4. Demand a genuine Mill Test Certificate
A Mill Test Certificate, often called an MTC, should connect the delivered material to a mill, grade, heat or batch number, chemical composition, mechanical test results, and product description. For bulk TMT bars or structural steel, this document is crucial because two materials can look similar while having different strength, ductility, weldability, or traceability.
Check that the grade, size, heat number, quantity, and manufacturer details on the MTC match the bundle tags and invoice. A random PDF with no link to the delivered heat is not useful traceability. For critical structures, ask the project engineer or quality team whether independent testing is required before use.
5. Watch for mixed-grade and mixed-brand bundles
Mixed stock can enter a bundle during trading, cutting, or yard handling. Inspect rolling marks, paint marks, tags, and heat references across multiple pieces. TMT bars deserve extra attention because the grade affects structural design. Structural sections, plates, and pipes should also match the grade written in the purchase order, not merely a verbal “same hi hai” assurance.
Keep rejected or doubtful pieces physically separated. Once cutting and fabrication start, proving which material came from which bundle becomes much harder.
6. Fix the commercial basis before ordering
Confirm whether the rate is per kilogram, per tonne, per piece, or per standard length. Confirm whether GST, freight, unloading, cutting, packing, and wastage are included. Ask whether billing will use theoretical weight, actual weighbridge weight, or a published section-weight table. Many disputes are not technical scams; they start because buyer and seller used different weight bases.

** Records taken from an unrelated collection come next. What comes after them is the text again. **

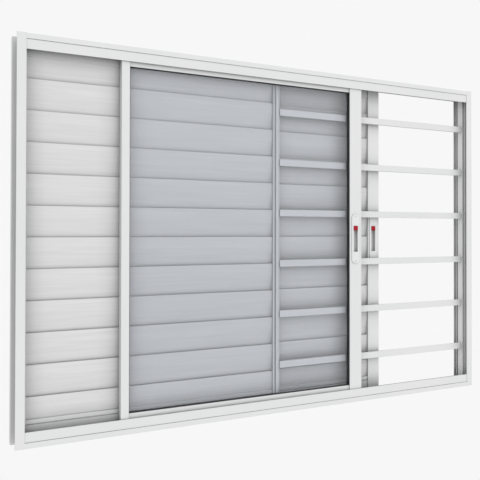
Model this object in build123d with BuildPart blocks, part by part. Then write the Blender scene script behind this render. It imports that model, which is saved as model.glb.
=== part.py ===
from build123d import *
import math
import os

# A three-track sliding window for a room wall, in white aluminium, seen from the room side:
# a glazed leaf in the front track, a fixed louvred leaf and a burglar grille in the middle one,
# and a sliding louvred leaf in the rear one. Millimetres. +X runs to the right as seen from the
# room, +Y out through the wall and +Z up. The origin is on the back of the trim flange, where it
# bears on the wall: half way along the sill's flange, in the middle of its height.

# Overall sizes of the frame
window_width = 1520.0
window_height = 1020.0
frame_depth = 60.0
trim_thickness = 2.0
head_trim_width = 14.0
jamb_trim_width = 23.0
trim_edge_radius = 1.4

# Walls of the frame's extrusions
wall = 1.5
head_face_height = 25.5
face_setback = 1.0
shadow_groove_height = 1.0
shadow_groove_depth = face_setback
partition = 1.4
partition_height = 14.0
rear_wall_height = 6.0
fin_width = 18.0
fin_overhang = 4.0
fin_end_cut = 1.5
guide_thickness = 1.6
sill_rail_height = 9.0
head_guide_height = 13.5
jamb_rib_height = 4.5
drain_slot_length = 30.0
drain_slot_height = 3.5
drain_count = 3
drain_spacing = 480.0

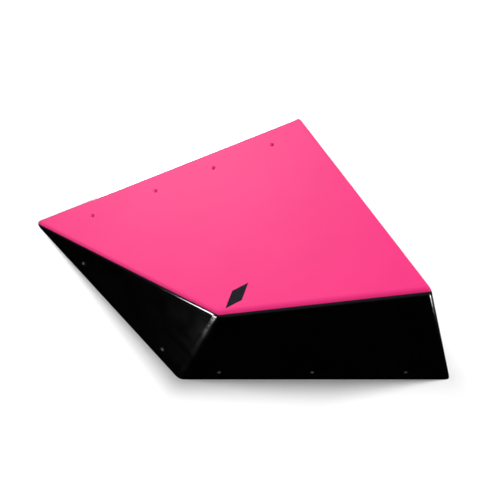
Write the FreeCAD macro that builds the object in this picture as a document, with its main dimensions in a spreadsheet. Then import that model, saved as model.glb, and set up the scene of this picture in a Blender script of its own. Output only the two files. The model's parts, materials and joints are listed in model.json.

Write these points in the purchase order. Phone-call memory is not a quality document. Clear terms reduce last-minute jugaad and protect both sides.
Simple receiving routine
Pick random pieces, measure dimensions, check length, calculate expected one-piece weight, weigh the samples, match the MTC and heat number, count the bundle, and record the results before final acceptance. For a large order, this 15-minute discipline is cheaper than discovering the shortage after cutting.